Tuesday, June 27, 2017



Overview and  Basic Features - Barbara Chapman, Stony Brook University
Synchronization and Tasking - Deepak Eachempati, Cray Research
Locality and Affinity - Helen He, NERSC
Target and SIMD features - Oscar Hernandez, Oak Ridge National Laboratory
Hybrid MPI and OpenMP - Alice Koniges, NERSC
Wrap-Up - Barbara Chapman, Stony Brook University


Introduction to OpenMP:
In this talk, Barbara Chapman from Stony Brook University gives an introduction to parallel programming with OpenMP. She explains how OpenMP programs are developed and executed, and how the application developer may use its features to specify that multiple threads will execute a portion of a program written in Fortran, C or C++. She also describes how threads collaborate to execute loop nests, and introduces some user-level runtime library routines and environment variables.
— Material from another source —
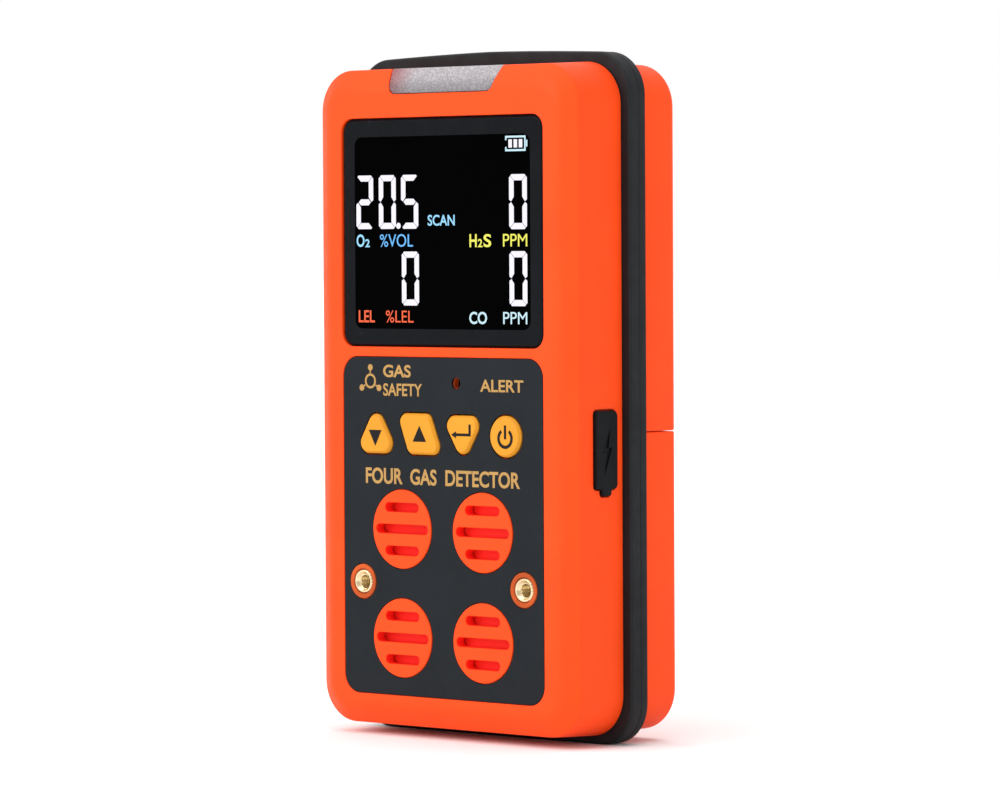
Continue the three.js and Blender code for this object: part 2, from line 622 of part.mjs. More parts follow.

The talk also discusses how OpenMP data may be specified to be shared or private, and the implications of this choice.
Synchronization and Tasks:
In this talk, Deepak Eachempati (Cray Inc.) presents an overview of OpenMP's support for synchronization, tasks, and cancellation. The first section on synchronization covers the following constructs: flush, atomic, critical, ordered, and barrier. OpenMP's lock API is also briefly covered. The second section on tasks covers the task and taskloop constructs, as well as various constructs for supporting task synchronization: barrier, taskwait, and taskgroup. The talk ends with a brief discussion on OpenMP's cancellation support.
Locality and Affinity:
In this talk, Helen He from NERSC/LBNL presents the topic about data locality and thread affinity in OpenMP, both are essential for achieving optimal performance.  The concepts of first touch memory, cache coherence and false sharing in Memory locality, and tips for cache locality are covered in the first section. Next section talks about process and thready affinity. Example compute node architectures and tools for obtaining node info are presented.  Mechanisms to specify OpenMP thread affinity using runtime environment variables, clauses, and runtime APIs are introduced. Process and thread affinity in nested OpenMP affinity and hybrid MPI/OpenMP are discussed at the end. 
Programming for Accelerators and SIMD Execution:
In this talk, Oscar Hernandez from ORNL, gives an overview of the new OpenMP 4.5 target features to program accelerators. It shows some examples of how to manage data transfer to/from the accelerator and the host. Then he explains the levels of parallelism available in OpenMP target regions and how to write performance portable code. In the last section, he gives a very brief introduction to the OpenMP SIMD directive and its important clauses to achieve good performance. 
Hybrid Parallel Programming with MPI and OpenMP:
In this talk, Alice Koniges from NERSC/BNL discusses how MPI and OpenMP may be used together to create applications on compute clusters. Critical to moving OpenMP into the performant HPC space is the combination of MPI (the Message Passing Interface) with OpenMP directives. She describes some of the ways to use this hybrid programming model and the “contract” the application must make with the programming models for correct and optimized implementations.

Scaling and Profiling

Presenter: Stephen Leak, NERSC User Engagement

Abstract: Measuring and understanding parallel scalability

In this session we'll explore factors that limit parallel scalability and profiling tools that can help to identify and characterize scaling bottlenecks in MPI and OpenMP code. We'll use our discoveries to develop theoretical models of strong and weak scaling (Amdahl's, Gustafson's laws) and estimate the parallel efficiency of an example. The session will have a large hands-on component running prepared jobs on one of NERSC's Cray Supercomputers and will end with an Open Lab in which attendees can apply the techniques to their own applications.